Christmas Sugar Cookies
Ingredients
- 1 cup palm shortening
- 1 ½ cups Anthony’s Goods Coconut Sugar
- 2 eggs
- 1 T vanilla extract
- 1 tsp baking powder
- ½ tsp cream of tartar
- ½ tsp salt
- 1/8 tsp nutmeg
- 1 cup Anthony’s Goods Almond Flour
- 1 cup Anthony’s Goods Brown Rice Flour
- 2 T Anthony’s Goods Arrowroot Flour
- 1 cup Anthony’s Goods Buckwheat Flour
- 1 cup frosting of choice
- ½ tsp almond extract
- Food coloring optional
Directions
- Add the palm shortening and coconut sugar to a mixing bowl and beat with a hand mixer until combined.
- Next, add the eggs and vanilla and beat until light and fluffy.

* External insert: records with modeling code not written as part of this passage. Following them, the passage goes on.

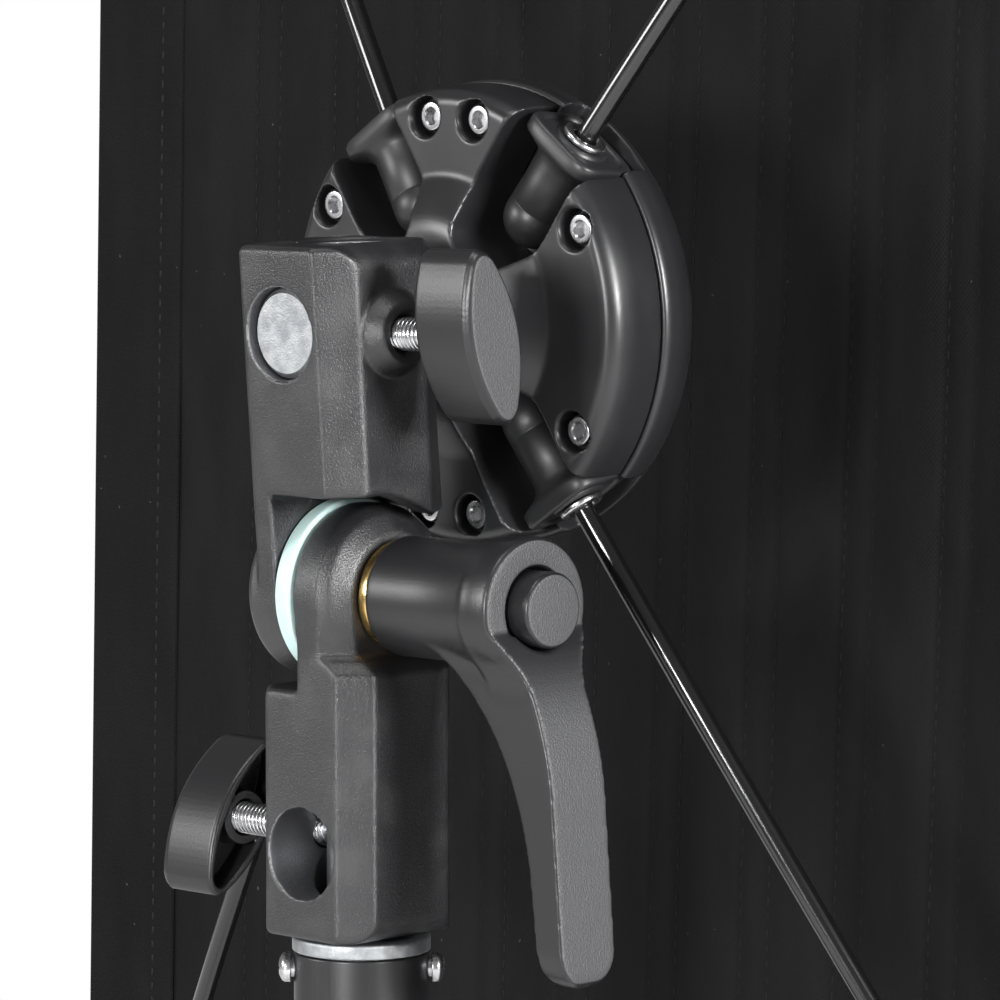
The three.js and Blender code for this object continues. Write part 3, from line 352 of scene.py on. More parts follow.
def shaped(points, faces):
    mesh = bpy.data.meshes.new("shape")
    mesh.from_pydata([tuple(p) for p in points], [], [tuple(f) for f in faces])
    shell = bmesh.new()
    shell.from_mesh(mesh)
    bmesh.ops.recalc_face_normals(shell, faces=shell.faces)
    shell.to_mesh(mesh)
    shell.free()
    made = bpy.data.objects.new("shape", mesh)
    scene.collection.objects.link(made)
    return made


def skin(rings, loop=False):
    points, faces, spans = [], [], []
    for ring in rings:
        spans.append((len(points), len(ring)))
        points += ring
    pairs = list(zip(spans, spans[1:])) + ([(spans[-1], spans[0])] if loop else [])
    for (a, count_a), (b, count_b) in pairs:
        count = max(count_a, count_b)
        for k in range(count):
            j = (k + 1) % count
            around = (a + k % count_a, a + j % count_a, b + j % count_b, b + k % count_b)
            faces.append(tuple(dict.fromkeys(around)))
    if not loop:
        faces += [range(a, a + count) for a, count in (spans[0], spans[-1]) if count > 1]
    return shaped(points, faces)


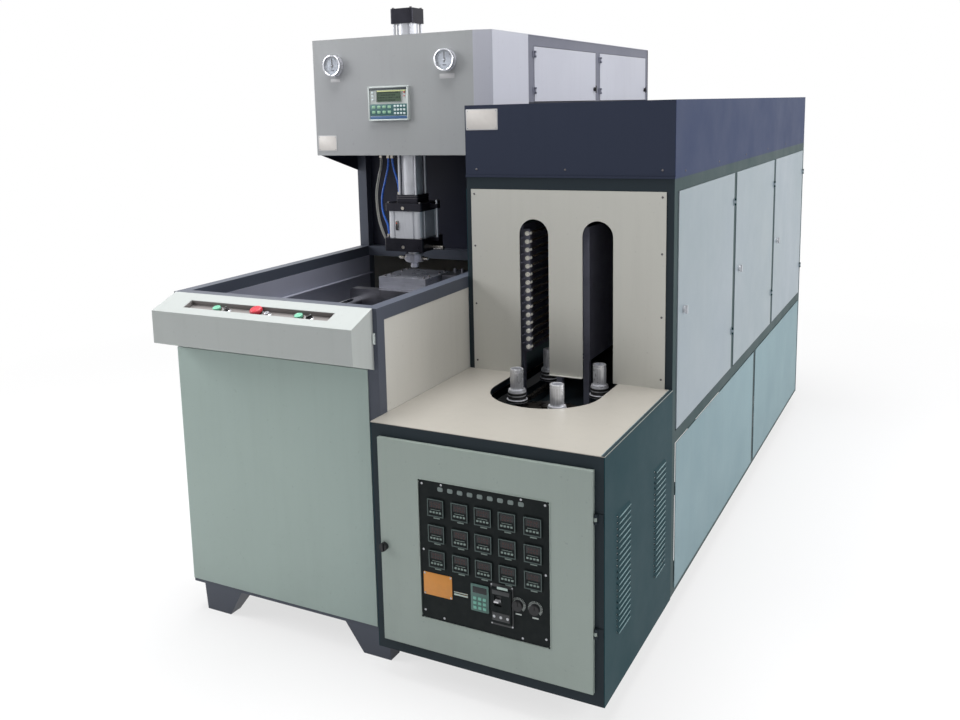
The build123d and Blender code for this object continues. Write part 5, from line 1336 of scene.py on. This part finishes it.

- Add the baking powder, cream of tartar, salt, nutmeg, almond flour, brown rice flour, arrowroot flour, & buckwheat flour to the wet ingredients and stir until incorporated.
- Place the cookie dough in the refrigerator for 10-20 minutes. Meanwhile, heat the oven to 350 degrees.
- Remove the dough from the refrigerator and use a rolling pin to roll the dough out to desired thickness. Use cookie cutters to cut the cookie dough into desired shapes.
- Place the cookies on a cookie sheet. Once the cookie sheet is full, place the sheet into the oven.
- Allow the cookies to bake for 8-9 minutes.
- Remove the cookies from the oven and allow them to cool for 5 minutes before removing them to a cooling rack.
- Repeat the process until all of the cookies are baked.
- In a bowl, combine the almond extract, frosting, and optional food coloring.
- Once the cookies are cool, frost the cookies.